Альгуасил и коррехидор переглянулись.
— Нас подслушивали, — сказал альгуасил.
— Или… — коррехидор прищурился, — это мог быть карлик.
— Карликов-душителей уже использовали, — поспешил согласиться альгуасил. — В Берне, в тысяча… — но коррехидор махнул рукой: мол, начитанностью похваляйтесь перед своим «крючьем» — он знал за альгуасилом эту слабость.
— На кого же был спущен этот детеныш, на меня или на ее светлость, хотел бы я знать? И как он намеревался проникнуть внутрь? Сударыня, я не желаю, чтобы вы распахивали окно по ночам. Это может повредить моему здоровью. Хустисия, ваше хитроумие вам ничего не подсказывает? Я готов выслушать самую смелую догадку, в отсутствие ее светлости, разумеется. Прошу прощения, сударыня, но служебную тайну надлежит блюсти свято.
Они вышли.
— Вам не кажется, дон Педро, что ее светлость… — зашептал коррехидор, — что яблоня от упавшего яблока далеко не отстоит… Небось спит и видит, как овдоветь.
— Если вашей светлости угодно знать мое мнение на этот счет…
— Мне угодно, хустисия, чтобы в придачу к бездомным собакам с завтрашнего дня в Толедо отлавливались бы и все карлики.
— Трое среди них идальго, ваша светлость: дон Санчо-Каланчо, дон Альварес Мочениго и дон Писарро, дядя министра.
— Хорошо, отставить. Я вас больше не задерживаю, ступайте, дон Педро. Сыщите детеныша. Обоих. Красавица, каких мало, значит… И всем сердцем предана Сеньоре нашей…
Уже в дверях, покрытых художественной ковкой (всех сюжетов которой и не перескажешь), до альгуасила донесся голос дона Хуана, напевавшего: «Получишь смертельный удар ты от третьего», — так бодро-весело, словно это было «Сердце красавицы…».
Альгуасил только покачал головой и шагнул в ночь.

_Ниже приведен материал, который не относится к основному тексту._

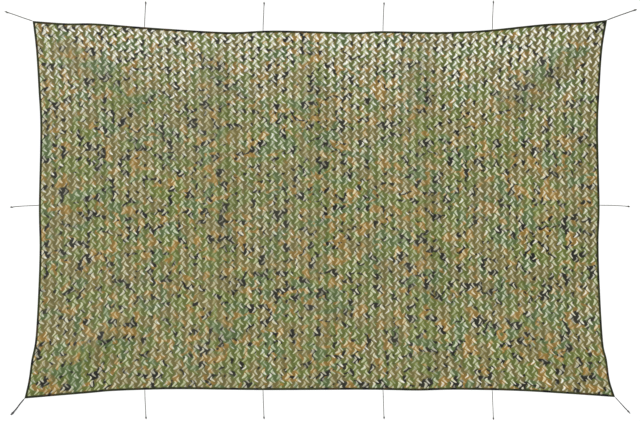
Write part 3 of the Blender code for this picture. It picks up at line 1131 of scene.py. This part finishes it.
def cloth_points(sizes, pulled):
    """Every mark's place in repeats, its lift and its painted light (above zero a painted highlight,
    below zero painted shade), at that share of the full gape.
    """
    random = np.random.default_rng(sizes.seed)
    columns = np.arange(-2, sizes.columns + 2)
    rows = np.arange(-2, sizes.rows + 2)
    corner = np.stack(np.meshgrid(columns, rows, indexing="ij"), axis=-1).astype(float)
    grid = corner.shape[:2]
    places = np.zeros((*grid, MARKS, 2))
    lift = np.zeros((*grid, MARKS))
    pale = np.zeros((*grid, MARKS))
    fixed = fixed_places()
    places[:, :, :FIXED_MARKS] = corner[:, :, None] + fixed
    rest = fixed_values(JOIN_LIFT, [ribbon[3] for ribbon in RIBBONS])
    lift[:, :, :FIXED_MARKS] = rest
    # Painted shade along the steep ribbons and at the joins
    pale[:, :, :FIXED_MARKS] = -fixed_values(JOIN_SHADE, [ribbon[4] for ribbon in RIBBONS])
    for number, slit in enumerate(SLITS):
        middle = corner + np.array(slit[0][1])
        s, t = middle[..., 0], middle[..., 1]
        flat = on_net(*shares_on_net(s, t, sizes))
        folded = fold_height(flat[..., 0], flat[..., 1]) / FOLD_REFERENCE
        widths = opening_map(s, t, sizes, folded) + random.normal(0.0, GAPE_SPREAD, grid)
        tilt = random.normal(0.0, TILT_SPREAD, grid)
        balance = np.clip(random.normal(0.5, BALANCE_SPREAD, grid), *BALANCE_RANGE)
        high_lift = random.uniform(*RAISED_RANGE, grid)
        low_lift = random.uniform(*LOW_RANGE, grid)
        lips, away, share, raised = slit_lip(slit, widths * pulled, tilt, balance)
        leaf = sizes.leaf * random.uniform(*LEAF_RANGE, grid)[..., None]
        rise = np.sin(math.pi * share) ** LIP_ROUND
        at_lip = np.where(raised, high_lift[..., None], low_lift[..., None]) * rise
        at_lip += TIP_LIFT * (1 - rise)
        bounds = field_places(slit[3])
        around = rest[[mark for mark, _ in field_marks(slit[3])]]
        # Strength of the leaves' painted highlight and of the painted shade beside them: stronger near
        # the top hem, weaker on folds
        near_top = ease(1 - (1 - t / sizes.rows) * PALE_TOP_FADE)
        paleness = random.uniform(*PALE_RANGE, grid) + PALE_TOP * near_top
        paleness *= 1 - PALE_FOLD * folded
        for ring, (beyond, out, part, ring_pale) in enumerate(LOOPS):
            first = FIXED_MARKS + (number * len(LOOPS) + ring) * ROUND_SLIT
            span = slice(first, first + ROUND_SLIT)
            own = lips + away * (leaf * beyond)[..., None]
            places[:, :, span] = corner[:, :, None] + own + (bounds - own) * out
            lift[:, :, span] = at_lip * part + around * (1 - part)
            pale[:, :, span] = ring_pale * paleness[..., None]
    return places, lift, pale


def cloth_faces(sizes):
    """All faces of the cloth as point numbers, and the column of repeats that each is in."""
    grid = (sizes.columns + 4, sizes.rows + 4)
    cells = [np.arange(1, count - 1) for count in grid]
    across, up = (cell.ravel() for cell in np.meshgrid(*cells, indexing="ij"))
    faces = []
    for face in repeat_faces():
        corners = []
        for mark, (x, y) in face:
            corners.append(((across + x) * grid[1] + up + y) * MARKS + mark)
        faces.append(np.stack(corners, axis=1))
    columns = np.tile(across - 2, len(faces))
    return np.concatenate(faces), columns


def trim_to_net(places, faces, columns, sizes):
    """Drops the faces that lie outside the net's edge, and ends the others at it."""
    limits = np.array((sizes.columns, sizes.rows), dtype=float)
    corners = places[faces]
    beyond = (corners <= 0).all(axis=1) | (corners >= limits).all(axis=1)
    keep = ~beyond.any(axis=1)
    return np.clip(places, 0.0, limits), faces[keep], columns[keep]


def point_normals(points, faces):
    """The normal at each point, from the faces round it."""
    a, b, c, d = (points[faces[:, k]] for k in range(4))
    normal = np.cross(c - a, d - b)
    total = np.zeros_like(points)
    for k in range(4):
        for axis in range(3):
            total[:, axis] += np.bincount(faces[:, k], weights=normal[:, axis], minlength=len(points))
    length = np.linalg.norm(total, axis=1)
    length[length == 0] = 1.0
    return total / length[:, None]


def cloth_mesh(name, points, normals, pale, maps, faces):
    """One panel of the cloth."""
    used, numbers = np.unique(faces, return_inverse=True)
    numbers = numbers.reshape(faces.shape)
    mesh = bpy.data.meshes.new(name)
    mesh.from_pydata(points[used].tolist(), [], numbers.tolist())
    for label, values in maps:
        layer = mesh.uv_layers.new(name=label)
        layer.uv.foreach_set("vector", values[faces.ravel()].astype(np.float32).ravel())
    # The painted light: a highlight on the leaves above zero, shade below it
    layer = mesh.attributes.new(name=LEAF_PAINTED_LIGHT, type="FLOAT", domain="POINT")
    layer.data.foreach_set("value", pale[used].astype(np.float32))
    mesh.shade_smooth()
    mesh.normals_split_custom_set_from_vertices(normals[used].tolist())
    return mesh


class NET_OT_cloth(bpy.types.Operator):
    """Spread the printed cloth with its slits pulled open"""

    bl_idname = "net.cloth"
    bl_label = "Cut cloth"

    def execute(self, context):
        sizes = context.scene.net_sizes
        material = printed_cloth(context.scene.net_colours)
        places, lift, pale = cloth_points(sizes, 1.0)
        places = places.reshape(-1, 2)
        lift = lift.ravel()
        pale = pale.ravel()
        spots = (places / WANDER_SIZE).T
        wander = [soft_noise(*spots, sizes.seed + k) for k in (1, 2, 3)]
        places = places + np.stack(wander[:2], axis=1) * WANDER
        faces, columns = cloth_faces(sizes)
        places, faces, columns = trim_to_net(places, faces, columns, sizes)
        s, t = places[:, 0], places[:, 1]
        flat = on_net(*shares_on_net(s, t, sizes))
        repeat = np.array((sizes.flat_repeat_x, sizes.flat_repeat_y))
        rim = np.minimum(np.minimum(s, sizes.columns - s), np.minimum(t, sizes.rows - t))
        rim = rim * float(repeat.mean())
        folds = fold_height(flat[:, 0], flat[:, 1]) * ease((rim - FOLD_CLEAR) / FOLD_FADE)
        free = ease((rim - RIM_HELD * sizes.tape_width) / (2 * sizes.tape_width))
        held = sizes.tape_height / 2
        rest = CLOTH_LOW + CLOTH_WAVE * (1 + wander[2]) * free
        lips = lift * sizes.lip * free * (1 - FOLD_FLATTENS * folds)
        height = folds + lips + rest + (held - rest) * (1 - free)
        points = np.column_stack([flat, height])
        normals = point_normals(points, faces)
        metres = cloth_points(sizes, AS_CUT)[0].reshape(-1, 2) * repeat
        panel_of = np.clip(columns * sizes.panels // sizes.columns, 0, sizes.panels - 1)
        for panel in range(sizes.panels):
            name = f"net_cloth_{panel + 1}"
            own = faces[panel_of == panel]
            here = metres[np.unique(own)]
            low = here.min(axis=0)
            span = float((here.max(axis=0) - low).max())
            even = (metres - low) / span * (1 - 2 * BAKE_MARGIN) + BAKE_MARGIN
            mesh = cloth_mesh(name, points, normals, pale, ((MAP, metres), (BAKE_MAP, even)), own)
            piece = add_piece(context, name, mesh, material)
            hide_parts("net")
        return {"FINISHED"}


class NET_PT_panel(bpy.types.Panel):
    """The net's sizes, colours and pieces"""

    bl_label = "Camouflage net"
    bl_idname = "NET_PT_panel"
    bl_space_type = "VIEW_3D"
    bl_region_type = "UI"
    bl_category = "Net"

    def draw(self, context):
        layout = self.layout
        for operator in OPERATORS:
            layout.operator(operator.bl_idname)
        for group in (context.scene.net_sizes, context.scene.net_colours):
            box = layout.box()
            for name in group.__annotations__:
                box.prop(group, name)


OPERATORS = (NET_OT_stage, NET_OT_ties, NET_OT_tape, NET_OT_stitches, NET_OT_cloth)
CLASSES = (NetSizes, NetColours, *OPERATORS, NET_PT_panel)


def register():
    for made in CLASSES:
        bpy.utils.register_class(made)
    bpy.types.Scene.net_sizes = PointerProperty(type=NetSizes)
    bpy.types.Scene.net_colours = PointerProperty(type=NetColours)


def unregister():
    del bpy.types.Scene.net_colours
    del bpy.types.Scene.net_sizes
    for made in reversed(CLASSES):
        bpy.utils.unregister_class(made)


def main():
    register()
    bpy.ops.net.stage()
    bpy.ops.net.ties()
    bpy.ops.net.tape()
    bpy.ops.net.stitches()
    bpy.ops.net.cloth()


if __name__ == "__main__":
    main()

V. УДАР НЕ СМЕРТЕЛЬНЫЙ, НО ЧУВСТВИТЕЛЬНЫЙ
К ней призрак явился и грозно сказал…
Эдмондо остался один. Верней, полагал, что — один. Ибо ему является призрак. Это было так. Хуанитка, знавшая Пермафой, как свою ладонь, скрылась, рассосалась в черном воздухе. Эдмондо обессилел вконец, даже отчаянье его не берет. Он — словно потерпевший кораблекрушение, в первую ночь, на неведомом берегу, один. Спать… Сдвинув шляпу на глаза, и без того незрячие в такой тьме (мозг путался, открыты они или закрыты), жизнеплаватель Эдмондо в тот же момент погрузился в сон.
Блаженны спящие, им безразлично все. Правда, у них есть свои кошмары, но они перпендикулярны движению времени и потому не оставляют следов на теле. Недолго, однако, забвенье нежило уснувшего. Вдруг он вздрогнул, как содрогаются едва лишь вкусившие сладость сна. И открыл глаза. Все тот же мрак? Но что же тогда так властно встряхнуло его? На мгновенье край глаза уловил мерцанье. И потерял. Впрочем, именно оно, это мгновенье, озаренное таинственным светом, могло и померещиться в несчетном ряду других мгновений…
Нет, не привиделось! Из темноты выступил призрак, в котором Эдмондо без колебаний признал лиценциата Видриеру. Веревка на шее довершала сходство. Видриера был абсолютно наг. Волосы на голове стояли дыбом — олицетворенный ужас. И уже разом нежить. Одним словом, то неведомо жуткое, чем смерть всего страшней (если не считать, что она противопоставляется насекомому счастью жить).